**EXERCISE REQUIREMENTS**
Find every line containing the word "Identity" and report the count, nothing more.

[begin SOURCE MATERIAL]

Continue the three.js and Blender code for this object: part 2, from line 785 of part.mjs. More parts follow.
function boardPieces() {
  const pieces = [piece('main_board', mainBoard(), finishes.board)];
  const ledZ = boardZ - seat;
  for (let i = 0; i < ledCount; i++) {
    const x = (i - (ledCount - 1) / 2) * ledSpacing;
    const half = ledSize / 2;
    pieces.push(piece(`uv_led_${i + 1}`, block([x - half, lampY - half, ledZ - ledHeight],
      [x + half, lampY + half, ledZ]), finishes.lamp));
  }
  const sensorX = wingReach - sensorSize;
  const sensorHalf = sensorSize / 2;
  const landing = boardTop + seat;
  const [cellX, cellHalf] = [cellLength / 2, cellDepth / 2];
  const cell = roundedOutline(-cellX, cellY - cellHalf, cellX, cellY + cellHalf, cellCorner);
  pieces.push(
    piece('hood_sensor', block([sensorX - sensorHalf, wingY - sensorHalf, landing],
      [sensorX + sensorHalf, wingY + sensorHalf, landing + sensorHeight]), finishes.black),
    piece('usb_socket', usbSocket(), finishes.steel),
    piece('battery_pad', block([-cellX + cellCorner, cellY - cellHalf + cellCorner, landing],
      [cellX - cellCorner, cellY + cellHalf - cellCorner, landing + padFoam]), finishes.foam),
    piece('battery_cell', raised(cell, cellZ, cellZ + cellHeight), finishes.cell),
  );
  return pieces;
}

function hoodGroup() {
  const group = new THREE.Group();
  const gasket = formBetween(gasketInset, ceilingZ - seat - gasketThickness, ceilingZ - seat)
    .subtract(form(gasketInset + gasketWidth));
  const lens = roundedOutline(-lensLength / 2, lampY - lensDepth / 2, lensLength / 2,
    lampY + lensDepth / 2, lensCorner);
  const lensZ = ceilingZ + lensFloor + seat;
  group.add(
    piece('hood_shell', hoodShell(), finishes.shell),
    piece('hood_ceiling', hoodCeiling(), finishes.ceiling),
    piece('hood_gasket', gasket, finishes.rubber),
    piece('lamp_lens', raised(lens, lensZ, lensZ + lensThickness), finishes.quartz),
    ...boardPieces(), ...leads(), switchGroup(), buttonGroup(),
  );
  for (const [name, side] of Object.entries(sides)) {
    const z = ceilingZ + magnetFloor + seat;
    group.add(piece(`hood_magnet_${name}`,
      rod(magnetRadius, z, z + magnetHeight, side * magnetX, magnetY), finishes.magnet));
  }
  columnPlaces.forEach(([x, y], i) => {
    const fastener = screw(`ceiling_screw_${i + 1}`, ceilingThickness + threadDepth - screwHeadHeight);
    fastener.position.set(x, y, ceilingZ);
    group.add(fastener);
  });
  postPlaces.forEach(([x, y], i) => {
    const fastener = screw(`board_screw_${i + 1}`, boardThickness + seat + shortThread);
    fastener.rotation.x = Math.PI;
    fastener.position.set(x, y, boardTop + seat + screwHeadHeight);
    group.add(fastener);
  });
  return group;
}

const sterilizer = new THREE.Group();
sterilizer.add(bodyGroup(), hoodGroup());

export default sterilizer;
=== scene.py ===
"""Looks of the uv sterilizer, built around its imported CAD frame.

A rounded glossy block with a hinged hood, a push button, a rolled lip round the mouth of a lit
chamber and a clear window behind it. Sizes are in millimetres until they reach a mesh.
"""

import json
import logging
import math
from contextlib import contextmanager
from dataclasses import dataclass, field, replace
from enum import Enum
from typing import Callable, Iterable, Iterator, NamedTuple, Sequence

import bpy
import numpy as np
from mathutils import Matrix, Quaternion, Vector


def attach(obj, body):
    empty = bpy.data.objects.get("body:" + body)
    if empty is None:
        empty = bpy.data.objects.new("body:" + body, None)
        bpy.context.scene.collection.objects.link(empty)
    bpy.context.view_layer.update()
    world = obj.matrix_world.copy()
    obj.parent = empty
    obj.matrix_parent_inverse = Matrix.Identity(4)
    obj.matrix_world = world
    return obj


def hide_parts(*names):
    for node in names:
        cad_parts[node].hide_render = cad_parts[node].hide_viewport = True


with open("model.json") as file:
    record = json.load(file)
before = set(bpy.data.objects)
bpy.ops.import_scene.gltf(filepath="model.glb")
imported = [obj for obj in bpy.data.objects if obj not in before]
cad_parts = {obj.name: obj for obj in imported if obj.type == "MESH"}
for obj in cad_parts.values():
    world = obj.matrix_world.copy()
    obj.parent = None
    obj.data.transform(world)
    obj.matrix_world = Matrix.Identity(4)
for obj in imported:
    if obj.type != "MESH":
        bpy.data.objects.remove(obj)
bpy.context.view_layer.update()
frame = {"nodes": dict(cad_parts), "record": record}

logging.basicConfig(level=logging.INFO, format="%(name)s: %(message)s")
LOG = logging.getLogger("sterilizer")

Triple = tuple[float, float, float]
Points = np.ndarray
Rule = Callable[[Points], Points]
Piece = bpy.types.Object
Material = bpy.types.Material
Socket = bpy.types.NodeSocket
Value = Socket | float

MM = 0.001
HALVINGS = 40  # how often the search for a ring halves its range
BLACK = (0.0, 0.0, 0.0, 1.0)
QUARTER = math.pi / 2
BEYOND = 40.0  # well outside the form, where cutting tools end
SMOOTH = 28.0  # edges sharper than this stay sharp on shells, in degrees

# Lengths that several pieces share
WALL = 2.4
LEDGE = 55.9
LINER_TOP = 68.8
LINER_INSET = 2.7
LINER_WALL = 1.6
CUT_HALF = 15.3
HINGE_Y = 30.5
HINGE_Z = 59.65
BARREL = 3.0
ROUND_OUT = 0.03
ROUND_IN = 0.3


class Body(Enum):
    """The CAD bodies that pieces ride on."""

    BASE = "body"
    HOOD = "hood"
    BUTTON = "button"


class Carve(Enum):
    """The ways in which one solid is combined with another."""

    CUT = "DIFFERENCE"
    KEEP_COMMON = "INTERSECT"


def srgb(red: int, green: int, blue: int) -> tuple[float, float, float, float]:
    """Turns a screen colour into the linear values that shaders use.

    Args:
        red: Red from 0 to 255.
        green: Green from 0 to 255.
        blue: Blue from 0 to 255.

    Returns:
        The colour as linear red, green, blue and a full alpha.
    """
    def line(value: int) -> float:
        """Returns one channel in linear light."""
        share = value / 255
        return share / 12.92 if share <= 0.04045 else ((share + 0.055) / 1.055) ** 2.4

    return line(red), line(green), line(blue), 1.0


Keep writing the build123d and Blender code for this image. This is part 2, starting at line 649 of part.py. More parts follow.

[end SOURCE MATERIAL]

**WRITTEN SOLUTION**
2